Your faith can remain full because Jesus’ grave remains empty—that is the best news imaginable.
What If?
1 Corinthians 15:20
What if…?
What if the body of Jesus were still moldering somewhere in a Middle Eastern grave? The apostle Paul envisions that scenario and shows us the dire consequences: “If Christ is not risen,” he wrote in 1 Corinthians 15, “your faith is futile; you are still in your sins! Then also those who have fallen asleep in Christ have perished” (verses 17–18). All is lost, he said, and all hope is gone. “If in this life only we have hope in Christ,” we are pitiable indeed (verse 19).
“But,” Paul quickly added in verse 20, “now Christ is risen from the dead!”
Without the Resurrection, we’re like the Swiss philosopher Henri-Frederic Amiel who wrote, “Melancholy is at the bottom of everything, just as at the end of all rivers is the sea. Can it be otherwise in a world where nothing lasts, where all that we have loved or shall love must die?”
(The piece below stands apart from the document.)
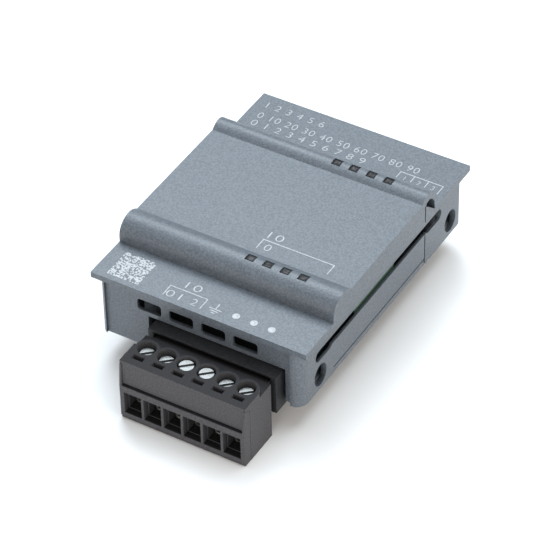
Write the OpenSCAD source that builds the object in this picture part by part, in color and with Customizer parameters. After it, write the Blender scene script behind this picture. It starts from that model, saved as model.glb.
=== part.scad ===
// Signal board module for a small industrial controller: a blue-grey snap-in housing with a circuit
// board inside, a mating connector under it, and a pull-off block of six screw terminals at the front.
// Frame: +Z up, -Y towards the terminals, origin under the middle of the whole object. Millimetres.

/* [Cover] */
// Width of the cover across its lip
cover_width = 38; // [37:0.5:39]
// Length of the cover from its front lip to its rear lip
cover_length = 51.6; // [51:0.2:53]
// Thickness of the lip round the cover
lip_thick = 1.05; // [1:0.05:1.2]
// Height of the front lip's top face
front_lip_top = 16.6; // [16.4:0.1:16.7]
// Height of the rear lip's top face
rear_lip_top = 16; // [15.9:0.1:16.2]
// Height of the raised middle field
field_top = 19.4; // [19.2:0.1:19.6]
// Height of the front ridge at its crest
front_crest = 20.35; // [20.2:0.05:20.5]
// Height of the rear ridge at its crest
rear_crest = 20.3; // [20.2:0.05:20.35]

/* [Housing walls] */
// How far the side walls stand in from the lip
wall_inset = 0.95; // [0.8:0.05:1.1]
// Wall thickness of the housing
wall = 1; // [0.9:0.05:1.1]
// Height of the housing's lower edge
housing_bottom = 4.8; // [4.6:0.1:4.9]
// Radius of the upright corners
corner_r = 2; // [1.6:0.1:2.4]

/* [Circuit board] */
// Height of the board's underside
board_z = 11.05; // [11:0.01:11.1]
// Thickness of the board
board_thick = 1.6; // [1.5:0.02:1.6]

/* [Indicator lights] */
// Number of light windows in each ridge
light_count = 4; // [3:1:4]
// Distance between light windows
light_pitch = 3.07; // [2.8:0.01:3.2]
// Place across the width of the first window
light_first_x = 2.87; // [2.4:0.01:3.2]

/* [Terminal plug] */
// Number of screw terminals
pole_count = 6; // [6:1:6]
// Distance between screw terminals
pole_pitch = 3.5; // [3.5:0.01:3.5]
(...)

With the Resurrection, we can say with full hearts, “He is risen, He is risen indeed!”
Raised Incorruptible
1 Corinthians 15:51-52
Something remarkable happened to the crucified body of Jesus Christ early on Easter Sunday. In a flash of glory, His body was totally transformed. It wasn’t simply resuscitated. Some kind of electrical glory supercharged it, and when Jesus opened His eyes, He had an incorruptible body. It was the same body, but now it was glorified and eternalized. No more pain. No more aging. No more decay or corruption. It was equipped for life on both earth and in heaven.
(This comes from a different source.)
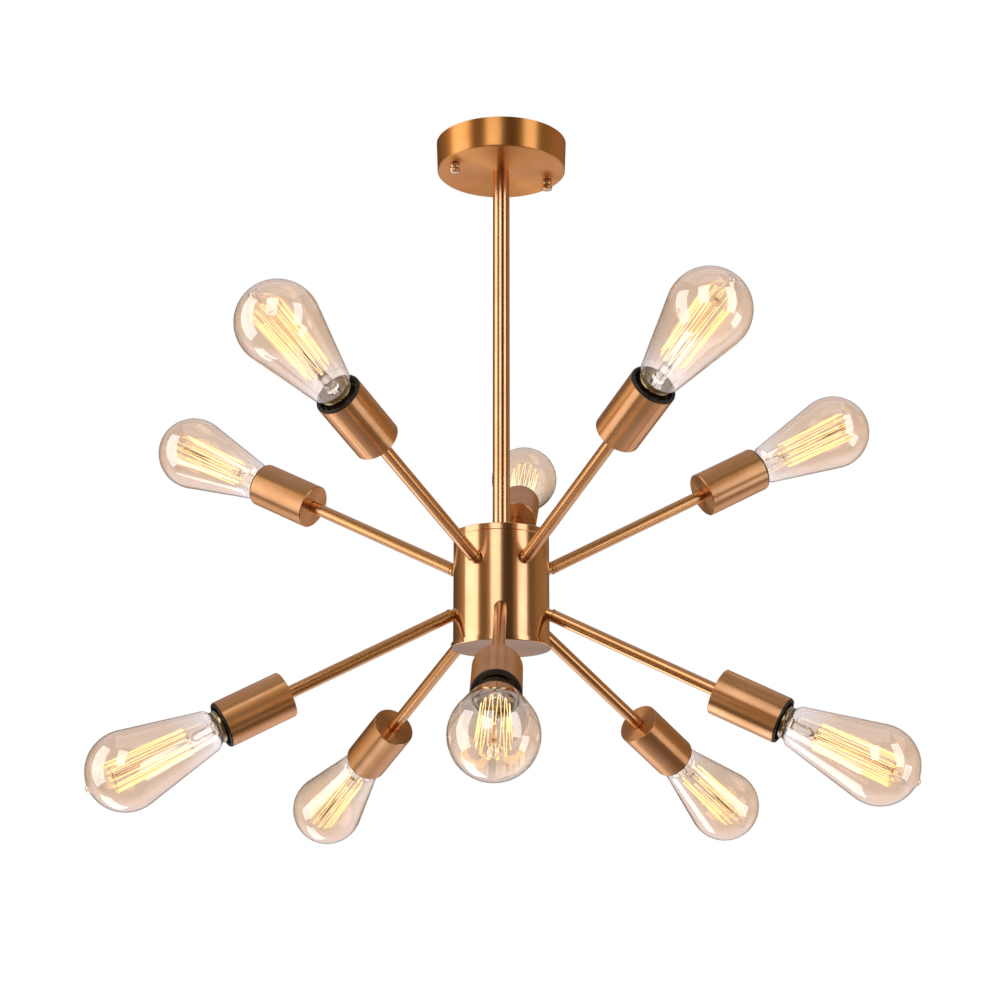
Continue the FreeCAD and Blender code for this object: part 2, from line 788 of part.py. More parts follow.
def solid_group(label, solids, frame):
    """A node made of plain solids, shaped in the cup's frame and then put in place."""
    node = doc.addObject("Part::Feature", label)
    node.Label = label
    node.Shape = Part.makeCompound(solids)
    node.Placement = along(frame, size("arm_length"))
    return node


def make_bulbs(frames):
    glass = [envelope_solid(), stem_solid()]
    base = [screw_cap_solid()] + foot_solids() + [filament_solid()]
    nodes = []
    for lamp, frame in frames.items():
        nodes.append(solid_group(f"bulb_glass_{lamp}", glass, frame))
        nodes.append(solid_group(f"bulb_base_{lamp}", base, frame))
    return nodes


# ---------------------------------------------------------------- wires


def make_wires(frames):
    """Two wires down the rod, and two through each arm into its lampholder."""
    supply_top, supply_foot = -size("bar_thickness + 6"), HUB_BOTTOM + size("hub_height / 2")
    doc.recompute()
    supply = doc.addObject("Part::Cylinder", "supply_wire")
    supply.setExpression("Radius", formula("supply_wire_radius"))
    supply.Height = supply_top - supply_foot
    lead = cylinder(
        "arm_wire",
        "arm_wire_radius",
        "arm_inner_reach + 3 + arm_length + holder_floor - 3",
        at_height(0),
    )
    pairs = [(supply, at_height(supply_foot, side * size("supply_wire_radius + 0.3")))
             for side in (-1, 1)]
    for frame in frames.values():
        for side in (-1, 1):
            start = at_height(-size("arm_inner_reach + 3"), side * size("arm_wire_radius + 0.3"))
            pairs.append((lead, frame * start))
    return copies("lamp_wires", pairs)


def make_connectors():
    """Two twist-on connectors inside the drum, each side of the tie tube."""
    corners = (
        ("0", "0"),
        ("connector_radius", "0"),
        ("connector_radius", "connector_height / 3"),
        ("connector_tip_radius", "connector_height"),
        ("0", "connector_height"),
    )
    pattern = turned("connector", corners)
    middle = HUB_BOTTOM + size("(hub_height - connector_height) / 2")
    reach = size("connector_circle") / 2
    places = [at_height(middle, 0, side * reach) for side in (-1, 1)]
    return copies("wire_connectors", [(pattern, place) for place in places])


# ---------------------------------------------------------------- build and write


def write_parts(nodes):
    """Stops at the first bad object or shape, then writes one STEP file for each node."""
    failed = [o.Name for o in doc.Objects if "Invalid" in o.State or "Error" in o.State]
    if failed:
        raise RuntimeError(f"these objects did not build: {failed}")
    for node in nodes:
        if node.Shape.isNull() or not node.Shape.isValid() or not node.Shape.Solids:
            raise RuntimeError(f"{node.Label} has no valid solid")
    os.makedirs("parts", exist_ok=True)
    for node in nodes:
        node.Shape.exportStep(os.path.join("parts", node.Label + ".step"))
    print(len(nodes), "nodes written")


fill_sheet()
CANOPY_BOTTOM = -size("canopy_height")
HUB_TOP = CANOPY_BOTTOM - size("rod_length")
HUB_BOTTOM = HUB_TOP - size("hub_height")
FRAMES = lamp_frames()

NODES = [make_mounting_bar(), make_canopy()]
NODES += make_studs()
NODES += [make_cap_nut("cap_nut_left", -1), make_cap_nut("cap_nut_right", 1)]
NODES += make_rod()
NODES += make_rod_fasteners()
NODES += [make_hub_lid(), make_hub_base_cap(), make_hub_body(FRAMES), make_hub_tie_tube()]
for lamp_name, lamp_frame in FRAMES.items():
    NODES.append(make_arm(f"arm_tube_{lamp_name}", lamp_frame))
    NODES.append(make_cup(f"socket_cup_{lamp_name}", lamp_frame))
NODES += make_arm_hardware(FRAMES)
NODES += make_holders(FRAMES)
NODES += make_bulbs(FRAMES)
NODES += [make_wires(FRAMES), make_connectors()]
doc.recompute()
write_parts(NODES)
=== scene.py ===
import json
import math

import bpy
from mathutils import Matrix, Vector


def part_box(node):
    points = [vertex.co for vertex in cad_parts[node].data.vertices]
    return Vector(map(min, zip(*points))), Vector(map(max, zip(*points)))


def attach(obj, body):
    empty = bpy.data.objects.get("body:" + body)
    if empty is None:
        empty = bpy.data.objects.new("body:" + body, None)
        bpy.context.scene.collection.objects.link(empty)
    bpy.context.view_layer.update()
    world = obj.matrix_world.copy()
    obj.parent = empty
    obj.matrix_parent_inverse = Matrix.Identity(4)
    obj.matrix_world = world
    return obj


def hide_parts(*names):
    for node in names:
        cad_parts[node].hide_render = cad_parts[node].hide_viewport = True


# A ceiling chandelier with ten bare filament lamps, dressed for rendering.
# Metres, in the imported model's frame: +Z is up and the front faces -Y.
# Each lamp's pieces are shaped in the frame of its socket cup, with Z out along the arm.

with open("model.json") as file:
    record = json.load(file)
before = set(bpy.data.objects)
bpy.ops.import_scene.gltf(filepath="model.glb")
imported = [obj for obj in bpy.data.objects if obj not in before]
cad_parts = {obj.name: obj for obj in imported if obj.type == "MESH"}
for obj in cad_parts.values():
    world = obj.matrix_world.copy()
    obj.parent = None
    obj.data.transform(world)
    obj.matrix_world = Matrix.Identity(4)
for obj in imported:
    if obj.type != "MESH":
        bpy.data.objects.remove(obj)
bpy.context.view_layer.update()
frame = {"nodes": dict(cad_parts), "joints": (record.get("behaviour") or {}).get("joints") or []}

MM = 0.001
TURN = 2 * math.pi
UP = Vector((0, 0, 1))

# The arms leave the hub's side in two rings, at these heights, and end at the socket cups.
HUB_RADIUS = 40.0 * MM
ARM_EXIT_HEIGHT = {"upper": -383.5 * MM, "lower": -425.0 * MM}
ARM_LENGTH = 157.0 * MM


# ---------------------------------------------------------------- lamp frames


def lamp_frames():
    """Where each socket cup's back face is, and which way its lamp points."""
    frames = {}
    for joint in frame["joints"]:
        lamp = joint["child"].removeprefix("bulb_")
        ring = lamp.split("_")[0]
        if ring not in ARM_EXIT_HEIGHT:
            continue
        way = Vector(joint["axis"]).normalized()
        root = Vector((way.x, way.y, 0)).normalized() * HUB_RADIUS
        root.z = ARM_EXIT_HEIGHT[ring]
        turn = way.to_track_quat("Z", "Y").to_matrix().to_4x4()
        frames[lamp] = Matrix.Translation(root + way * ARM_LENGTH) @ turn
    return frames


LAMPS = lamp_frames()


# ---------------------------------------------------------------- material nodes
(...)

According to Philippians 3, God will transform our earthly bodies to be like the glorified body of Jesus. The resurrection is more than a resuscitation. It’s a supernatural transformation of our bodies. We will be raised incorruptible. We’ll be equipped to live on earth or in heaven. Our bodies will be mature but not old, responsive but not sick, natural and yet supernatural.
The resurrection of Jesus Christ provides the proof, the provision, and the pattern for our own resurrection. We will share the glory of Easter with Him!
Rejoice! Our best days are ahead of us!